The leaders of the intelligence community will not appear before the House Intelligence Committee next week for a public hearing on the top threats facing the country, as conversations about timing continue. Chairman Adam Schiff had requested the agency heads to commit to a public and closed-door session on Wednesday, February 12.  
 
"We are still having productive discussions with the committees on the timing of the Worldwide Threat Assessment hearings," a spokesperson for the Office of the Director of National Intelligence (ODNI) said Friday.
 
A House Intelligence committee official confirmed no public hearing would be held next week and that discussions were ongoing. "We…look forward to their agreeing to attend the one public oversight hearing with all major [intelligence community] agencies the Committee holds each year," the official said.

Schiff sent a letter on January 15 to acting Director of National Intelligence (DNI) Joseph Maguire requesting the intelligence community's testimony on February 12. "The hearing provides an opportunity for IC senior to provide an unclassified, yet important broad understanding of how threats have evolved and what the nation can expect in the year to come," Schiff wrote. 

The hearing has, in previous years, taken place in open and classified settings before both panels annually in the first half of the year – as early as January and as late as May. It has convened, among others, the Director of National Intelligence and the heads of the CIA, NSA, FBI, Defense Intelligence Agency (DIA). Aligning the schedules of multiple senior officials can affect the hearing's timing. 

Senate aides familiar with that panel's discussions likewise said no hearing date had been set yet.  

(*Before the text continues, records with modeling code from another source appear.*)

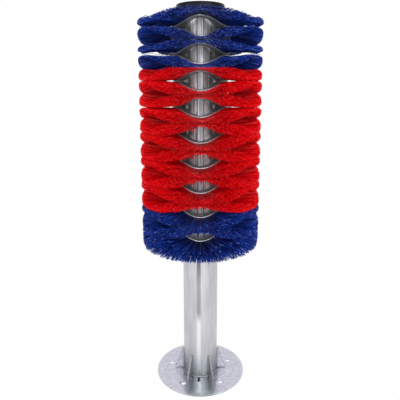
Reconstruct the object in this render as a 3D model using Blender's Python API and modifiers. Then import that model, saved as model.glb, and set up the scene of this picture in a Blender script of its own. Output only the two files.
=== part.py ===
# Rotating cow brush: a galvanised post on a floor plate, with a free-turning stack of wavy brush rings.
# Metres, +Z up. The origin is on the axis of rotation, at the floor. The front of the brush faces -Y.

import math

import bmesh
import bpy
from mathutils import Matrix, Vector

# Clearances and mesh fineness
GAP = 0.0003
RUNNING_CLEARANCE = 0.0004
OVERRUN = 0.004
MERGE_DISTANCE = 0.00001
ROUND_STEPS = 32
SMALL_STEPS = 24
HOLE_STEPS = 12
HEXAGON = 6
SMOOTH_ANGLE = math.radians(35)

# Floor plate
PLATE_RADIUS = 0.150
PLATE_THICKNESS = 0.006
ANCHOR_HOLES = 5
ANCHOR_HOLE_RADIUS = 0.008
ANCHOR_FROM_EDGE = 0.044
ANCHOR_FIRST_ANGLE = math.radians(21.5)
VENT_WIDTH = 0.009
VENT_LENGTH = 0.024
VENT_FROM_POST = 0.002
VENT_ASIDE = -0.0055

# Post and the plate that closes its head
POST_RADIUS = 0.05715
POST_WALL = 0.0036
POST_LENGTH = 0.4658
HEAD_THICKNESS = 0.010

# Gussets round the foot of the post
GUSSETS = 6
GUSSET_THICKNESS = 0.006
GUSSET_HEIGHT = 0.075
GUSSET_REACH = 0.030
GUSSET_TOE = 0.005
GUSSET_TOP = 0.005
GUSSET_SNIPE = 0.008

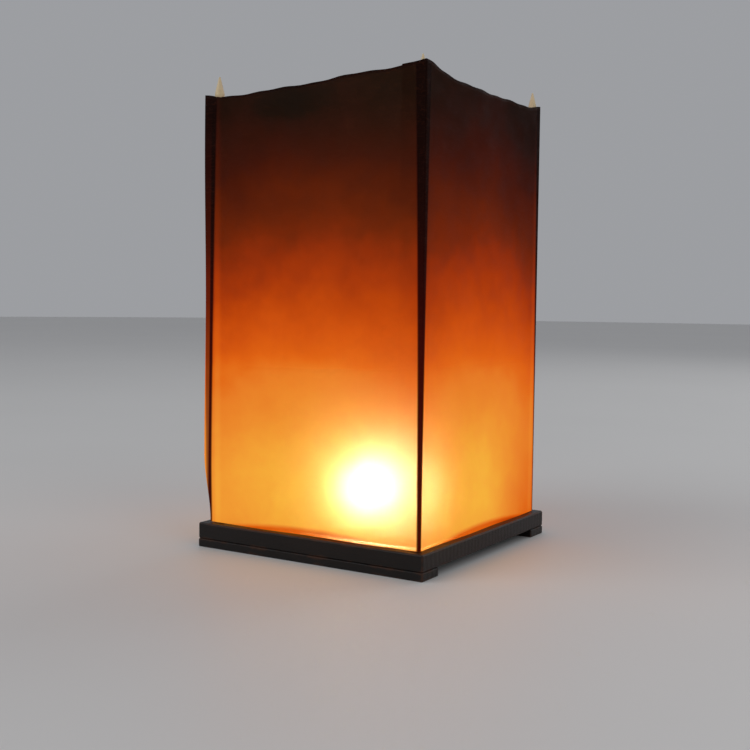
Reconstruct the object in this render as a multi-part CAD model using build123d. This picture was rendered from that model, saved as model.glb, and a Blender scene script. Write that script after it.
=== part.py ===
from build123d import *

import os

# A floating lantern: a square paper shade stands round four pointed posts on a
# wooden float, with a tealight in a shallow seat at the middle.
# Millimetres. The origin is under the middle of the float, where it rests, and
# +Z is up. The front of the shade faces -Y, and the runners lie along X.

# Paper shade
shade_width = 150.0  # outside, the same both ways
shade_height = 262.0
paper_thickness = 0.4
flap_width = 15.0  # glued lap inside the front panel, at its right end
flap_rise = 5.0  # the lap's upper edge stands this much above the panels

# Float: one board on two runners
board_margin = 5.0  # board showing outside the shade
board_thickness = 10.0
board_edge = 0.8  # broken edges all round
runner_width = 18.0
runner_thickness = 5.0
runner_edge = 0.5

# Brads that hold the runners to the board
brad_diameter = 1.6
brad_length = 12.0
brad_point = 2.0
brad_head_diameter = 3.2
brad_head_thickness = 0.8
brad_recess = 0.3  # heads are set this deep in the runners
brad_inset = 28.0  # from the ends of a runner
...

The hearing serves as a rare opportunity for the leaders of largely clandestine organizations to publicly elaborate their major areas of concern. It also allows lawmakers to pose questions to senior intelligence leaders about how policymakers have characterized their agencies' assessments.
 
CBS News previously reported that staff-level conversations between the committees and intelligence agencies were underway amid concerns that public testimony could expose intelligence chiefs to politicized inquiries from lawmakers and criticism from the president. 
 
President Trump, who issued a series of tweets criticizing some of the assessments articulated by intelligence officials during the Senate Intelligence Committee's hearing last year, later summoned CIA Director Gina Haspel and then-Director of National Intelligence Dan Coats to the Oval Office. He ultimately said he and they were "very much in agreement" on national security issues and the media had mischaracterized the directors' public statements.  
 
Democratic Congressman Eric Swalwell, a member of the House panel, told CBS News earlier in the week that the committee would insist on holding a public hearing this year. The last worldwide threats hearing before the House took place in 2016.
 
"We need the American people to know what the threats are and then justify why we're investing in protecting people from those threats," Swalwell said. "They need to answer to congress and we're going to keep pressing."